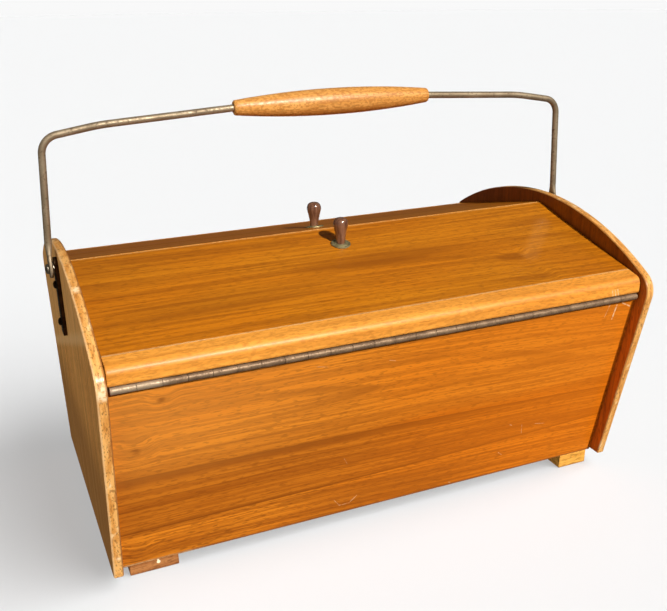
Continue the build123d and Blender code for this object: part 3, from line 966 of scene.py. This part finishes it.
def lid_mouldings():
    """The rounded strip along each lid's outer edge."""
    inner, face = moulding_inner + seam / 2, -moulding_low.y
    bottom = moulding_low.z
    section = rounded([
        (-inner, bottom, 0.3),
        (-inner, lid_top(inner), joint_round),
        (-face, lid_top(face), nose_radius),
        (-face, bottom, lip_radius),
    ])
    for place, sign in front_and_back:
        shells = [plate(section, moulding_low.x, moulding_high.x, board_round)]
        node = f"{place}_lid_moulding"
        piece(node, shells, f"{place}_lid", materials["moulding"], (1, sign))


def knob_profile():
    """Radius and height: a narrow foot that widens to a round head."""
    lower = [(3.3, 0.0), (3.45, 3.0), (3.9, 7.0), (4.7, 11.0)]
    upper = [(5.5, 14.2), (5.7, 16.2), (5.1, 18.6), (3.4, 20.3), (0.0, 21.0)]
    return [(max(0.0, radius), height) for radius, height in smooth_curve(lower + upper, 5)]


def knobs():
    """A turned knob on each lid, standing upright on a round rosette that lies on the slope."""
    tilt = radians(lid_slope)
    seat = Vector((knob_x, -knob_y, lid_top(knob_y)))
    rosette = [
        (3.0, 0.0), (7.2, 0.0), (7.6, 0.35), (7.5, 0.8), (6.9, 1.05),
        (6.2, 0.8), (5.4, 0.75), (4.7, 1.15), (4.2, 1.4), (3.0, 1.4),
    ]
    lying = Matrix.Translation(seat) @ Matrix.Rotation(tilt, 4, "X")
    upright = Matrix.Translation(seat)
    foot = [(0.0, 0.6), (3.3, 0.6)]
    for place, sign in front_and_back:
        body = f"{place}_lid"
        disc = moved(turned(rosette), lying)
        node = f"{place}_knob_rosette"
        piece(node, [disc], body, materials["rosette"], (1, sign), looped=True)
        handle = moved(turned(foot + knob_profile()[3:]), upright)
        piece(f"{place}_knob", [handle], body, materials["knob"], (1, sign))


# ---------------------------------------------------------------- the hinges


def knuckle_spans(first):
    """X of both ends of every other knuckle, counted from the first."""
    pitch = (leaf_high.x - leaf_low.x) / knuckle_count
    starts = [leaf_low.x + n * pitch for n in range(first, knuckle_count, 2)]
    return [(start + knuckle_gap / 2, start + pitch - knuckle_gap / 2) for start in starts]


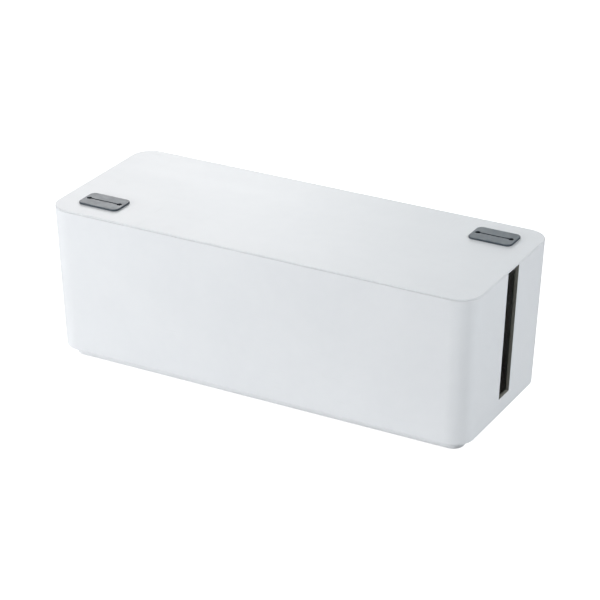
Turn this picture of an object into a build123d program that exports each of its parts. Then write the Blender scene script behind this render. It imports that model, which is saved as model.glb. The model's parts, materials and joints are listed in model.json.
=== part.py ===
"""Lidded cable box: a moulded tub, a lift-off lid, two soft cable outlets and four rubber feet.

The tub hides a power strip and its spare cable.  Cords leave through a tall slot in each end
wall, and thin charging cables leave through the two soft outlets in the lid.

Frame: millimetres, +Z up.  The origin is the centre of the footprint, on the surface that the
box stands on.  X runs along the length, and the front wall faces -Y.
"""

import os
from math import radians, tan

from build123d import *

os.makedirs("parts", exist_ok=True)

# ---------------------------------------------------------------- driving dimensions
LENGTH = 400.0          # over the lid and the rim, along X
DEPTH = 157.0           # over the lid and the rim, along Y
LID_TOP = 141.0         # flat top of the lid above the desk
CORNER_R = 19.5         # plan radius of the lid and of the tub's rim
END_DRAFT = 2.0         # lean of the end walls, narrower towards the bottom, in degrees
SIDE_DRAFT = 1.65       # lean of the long walls, in degrees
WALL = 3.0              # tub wall

# tub base
FOOT_PROUD = 0.5        # the rubber feet stand this far below the base ring
BASE_RING_H = 7.5       # visible height of the recessed base ring
BASE_INSET = 9.4        # the base ring stands this far inside the tub's lower edge
BASE_R = 9.5            # plan radius of the base ring
SHELL_BOTTOM_R = 19.0   # plan radius of the tub at its lower edge
SHELL_EDGE_R = 2.0      # rounding under the tub's lower edge and around its floor
FLOOR = 2.6             # floor thickness

# lid
LID_EDGE = 1.2          # thickness of the lid's visible edge
LID_EDGE_R = 0.5        # rounding of the lid's top edge
LID_UNDER_R = 0.3       # rounding of the lid's lower edge
LID_PLATE = 2.5         # thickness of the lid inside the rim
LID_NEST_GAP = 0.5      # side clearance between the nested lid and the tub wall
LID_SEAM = 0.15         # gap between the lid's rim and the tub's rim
SKIRT_WALL = 1.6        # locating skirt under the lid
SKIRT_DEPTH = 6.3       # skirt below the lid's rim
EDGE_BREAK = 0.4        # small rounding of the tub's rim

# cord slots in the middle of the end walls
SLOT_WIDTH = 21.1       # at its lower edge
SLOT_DRAFT = 0.3        # lean of the slot's sides, wider towards the rim, in degrees
SLOT_BOTTOM = 24.4      # lower edge of the slot above the desk
SLOT_EDGE_R = 0.5       # rounding of the slot's outer edges

# soft cable outlets in the lid
OUTLET_X = 161.0
OUTLET_Y = 47.5
OUTLET_LENGTH = 39.4
OUTLET_DEPTH = 25.1
OUTLET_R = 5.0
OUTLET_PROUD = 1.6      # top of the outlet above the lid
OUTLET_EDGE_R = 0.5     # rounding of the outlet's top edge
OUTLET_OVERLAP = 1.2    # the outlet's flange reaches this far past its neck
OUTLET_GAP = 0.2        # clearance between the outlet's neck and the lid opening
OUTLET_NECK_WALL = 0.8
OUTLET_MEMBRANE = 2.0   # thickness of the slit face
OUTLET_LIP = 1.6        # thickness of the retaining lip below the lid
OUTLET_LIP_REACH = 1.2  # the lip reaches this far past the neck
CABLE_HOLE_R = 2.3
CABLE_HOLE_PITCH = 30.4
SLIT_WIDTH = 1.6

# wall ribs that carry the lid's skirt
RIB_X = (-135.0, -45.0, 45.0, 135.0)
RIB_THICK = 2.0
RIB_DEPTH = 8.0

# floor vents, and stiffeners under the floor and under the lid
VENT_COUNT = 7
VENT_PITCH = 30.0
VENT_LENGTH = 70.0
VENT_WIDTH = 5.0
STIFFENER = 2.0
FLOOR_STIFFENER_H = 4.0
FLOOR_STIFFENER_X = 112.0
FLOOR_STIFFENER_Y = 44.0
LID_STIFFENER_H = 3.0
LID_STIFFENER_X = (-110.0, 0.0, 110.0)

# rubber feet
FOOT_X = 168.0
FOOT_Y = 47.0
FOOT_R = 6.0
FOOT_THICK = 2.5
FOOT_GAP = 0.2          # clearance around the foot in its pocket
BOSS_R = 8.5
FOOT_EDGE_R = 0.6

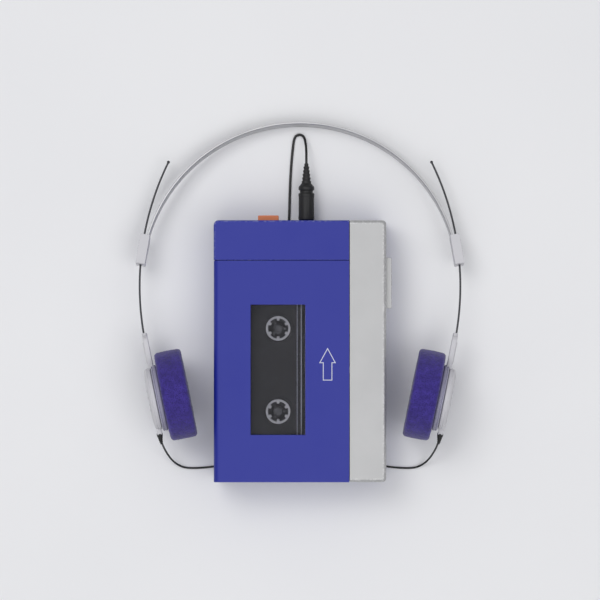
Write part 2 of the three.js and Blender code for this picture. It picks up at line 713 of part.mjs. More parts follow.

_ _ _

* Job
Extract each line of the material exactly as it stands.

* Solution to the exercise
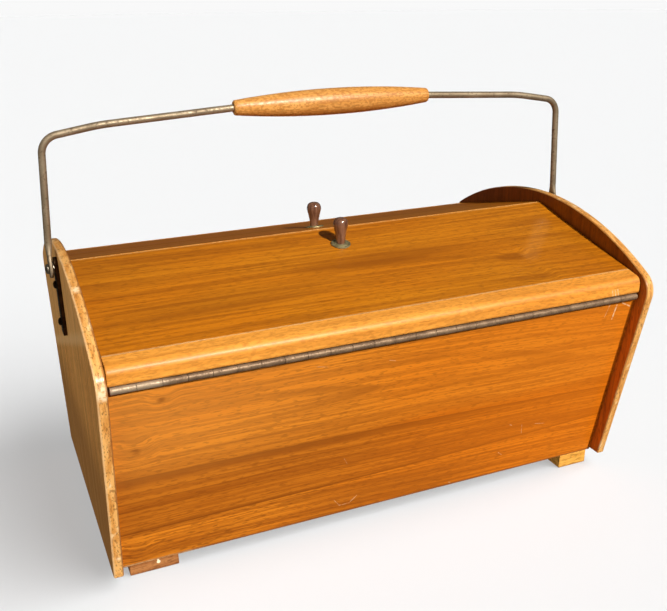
Continue the build123d and Blender code for this object: part 3, from line 966 of scene.py. This part finishes it.
def lid_mouldings():
    """The rounded strip along each lid's outer edge."""
    inner, face = moulding_inner + seam / 2, -moulding_low.y
    bottom = moulding_low.z
    section = rounded([
        (-inner, bottom, 0.3),
        (-inner, lid_top(inner), joint_round),
        (-face, lid_top(face), nose_radius),
        (-face, bottom, lip_radius),
    ])
    for place, sign in front_and_back:
        shells = [plate(section, moulding_low.x, moulding_high.x, board_round)]
        node = f"{place}_lid_moulding"
        piece(node, shells, f"{place}_lid", materials["moulding"], (1, sign))


def knob_profile():
    """Radius and height: a narrow foot that widens to a round head."""
    lower = [(3.3, 0.0), (3.45, 3.0), (3.9, 7.0), (4.7, 11.0)]
    upper = [(5.5, 14.2), (5.7, 16.2), (5.1, 18.6), (3.4, 20.3), (0.0, 21.0)]
    return [(max(0.0, radius), height) for radius, height in smooth_curve(lower + upper, 5)]


def knobs():
    """A turned knob on each lid, standing upright on a round rosette that lies on the slope."""
    tilt = radians(lid_slope)
    seat = Vector((knob_x, -knob_y, lid_top(knob_y)))
    rosette = [
        (3.0, 0.0), (7.2, 0.0), (7.6, 0.35), (7.5, 0.8), (6.9, 1.05),
        (6.2, 0.8), (5.4, 0.75), (4.7, 1.15), (4.2, 1.4), (3.0, 1.4),
    ]
    lying = Matrix.Translation(seat) @ Matrix.Rotation(tilt, 4, "X")
    upright = Matrix.Translation(seat)
    foot = [(0.0, 0.6), (3.3, 0.6)]
    for place, sign in front_and_back:
        body = f"{place}_lid"
        disc = moved(turned(rosette), lying)
        node = f"{place}_knob_rosette"
        piece(node, [disc], body, materials["rosette"], (1, sign), looped=True)
        handle = moved(turned(foot + knob_profile()[3:]), upright)
        piece(f"{place}_knob", [handle], body, materials["knob"], (1, sign))


# ---------------------------------------------------------------- the hinges


def knuckle_spans(first):
    """X of both ends of every other knuckle, counted from the first."""
    pitch = (leaf_high.x - leaf_low.x) / knuckle_count
    starts = [leaf_low.x + n * pitch for n in range(first, knuckle_count, 2)]
    return [(start + knuckle_gap / 2, start + pitch - knuckle_gap / 2) for start in starts]


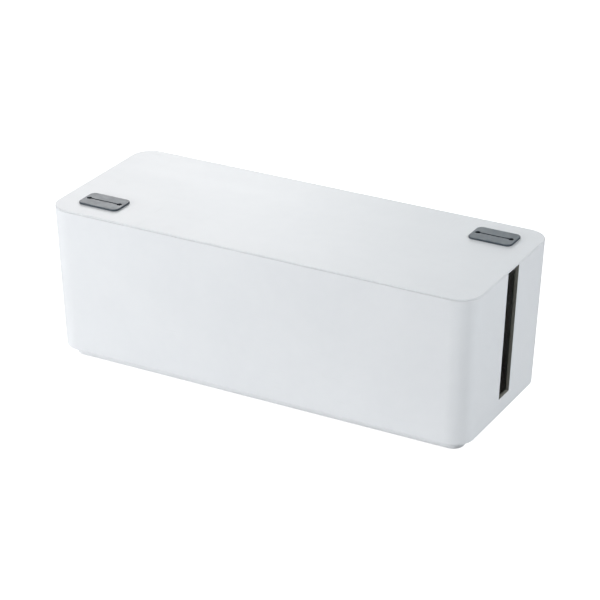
Turn this picture of an object into a build123d program that exports each of its parts. Then write the Blender scene script behind this render. It imports that model, which is saved as model.glb. The model's parts, materials and joints are listed in model.json.
=== part.py ===
"""Lidded cable box: a moulded tub, a lift-off lid, two soft cable outlets and four rubber feet.

The tub hides a power strip and its spare cable.  Cords leave through a tall slot in each end
wall, and thin charging cables leave through the two soft outlets in the lid.

Frame: millimetres, +Z up.  The origin is the centre of the footprint, on the surface that the
box stands on.  X runs along the length, and the front wall faces -Y.
"""

import os
from math import radians, tan

from build123d import *

os.makedirs("parts", exist_ok=True)

# ---------------------------------------------------------------- driving dimensions
LENGTH = 400.0          # over the lid and the rim, along X
DEPTH = 157.0           # over the lid and the rim, along Y
LID_TOP = 141.0         # flat top of the lid above the desk
CORNER_R = 19.5         # plan radius of the lid and of the tub's rim
END_DRAFT = 2.0         # lean of the end walls, narrower towards the bottom, in degrees
SIDE_DRAFT = 1.65       # lean of the long walls, in degrees
WALL = 3.0              # tub wall

# tub base
FOOT_PROUD = 0.5        # the rubber feet stand this far below the base ring
BASE_RING_H = 7.5       # visible height of the recessed base ring
BASE_INSET = 9.4        # the base ring stands this far inside the tub's lower edge
BASE_R = 9.5            # plan radius of the base ring
SHELL_BOTTOM_R = 19.0   # plan radius of the tub at its lower edge
SHELL_EDGE_R = 2.0      # rounding under the tub's lower edge and around its floor
FLOOR = 2.6             # floor thickness

# lid
LID_EDGE = 1.2          # thickness of the lid's visible edge
LID_EDGE_R = 0.5        # rounding of the lid's top edge
LID_UNDER_R = 0.3       # rounding of the lid's lower edge
LID_PLATE = 2.5         # thickness of the lid inside the rim
LID_NEST_GAP = 0.5      # side clearance between the nested lid and the tub wall
LID_SEAM = 0.15         # gap between the lid's rim and the tub's rim
SKIRT_WALL = 1.6        # locating skirt under the lid
SKIRT_DEPTH = 6.3       # skirt below the lid's rim
EDGE_BREAK = 0.4        # small rounding of the tub's rim

# cord slots in the middle of the end walls
SLOT_WIDTH = 21.1       # at its lower edge
SLOT_DRAFT = 0.3        # lean of the slot's sides, wider towards the rim, in degrees
SLOT_BOTTOM = 24.4      # lower edge of the slot above the desk
SLOT_EDGE_R = 0.5       # rounding of the slot's outer edges

# soft cable outlets in the lid
OUTLET_X = 161.0
OUTLET_Y = 47.5
OUTLET_LENGTH = 39.4
OUTLET_DEPTH = 25.1
OUTLET_R = 5.0
OUTLET_PROUD = 1.6      # top of the outlet above the lid
OUTLET_EDGE_R = 0.5     # rounding of the outlet's top edge
OUTLET_OVERLAP = 1.2    # the outlet's flange reaches this far past its neck
OUTLET_GAP = 0.2        # clearance between the outlet's neck and the lid opening
OUTLET_NECK_WALL = 0.8
OUTLET_MEMBRANE = 2.0   # thickness of the slit face
OUTLET_LIP = 1.6        # thickness of the retaining lip below the lid
OUTLET_LIP_REACH = 1.2  # the lip reaches this far past the neck
CABLE_HOLE_R = 2.3
CABLE_HOLE_PITCH = 30.4
SLIT_WIDTH = 1.6

# wall ribs that carry the lid's skirt
RIB_X = (-135.0, -45.0, 45.0, 135.0)
RIB_THICK = 2.0
RIB_DEPTH = 8.0

# floor vents, and stiffeners under the floor and under the lid
VENT_COUNT = 7
VENT_PITCH = 30.0
VENT_LENGTH = 70.0
VENT_WIDTH = 5.0
STIFFENER = 2.0
FLOOR_STIFFENER_H = 4.0
FLOOR_STIFFENER_X = 112.0
FLOOR_STIFFENER_Y = 44.0
LID_STIFFENER_H = 3.0
LID_STIFFENER_X = (-110.0, 0.0, 110.0)

# rubber feet
FOOT_X = 168.0
FOOT_Y = 47.0
FOOT_R = 6.0
FOOT_THICK = 2.5
FOOT_GAP = 0.2          # clearance around the foot in its pocket
BOSS_R = 8.5
FOOT_EDGE_R = 0.6

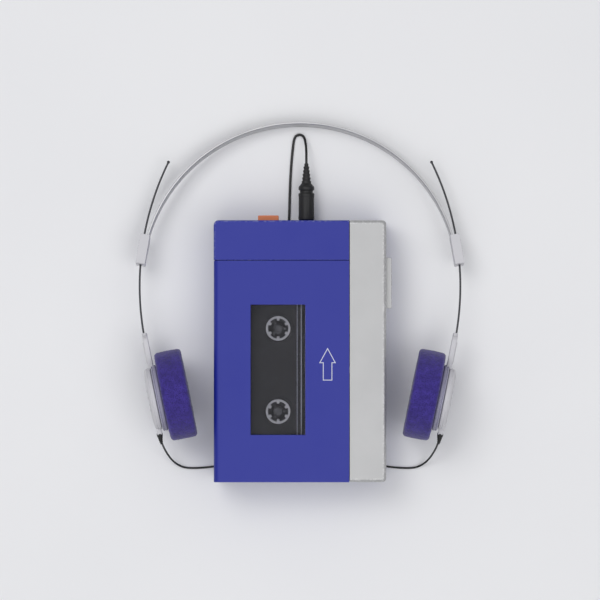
Write part 2 of the three.js and Blender code for this picture. It picks up at line 713 of part.mjs. More parts follow.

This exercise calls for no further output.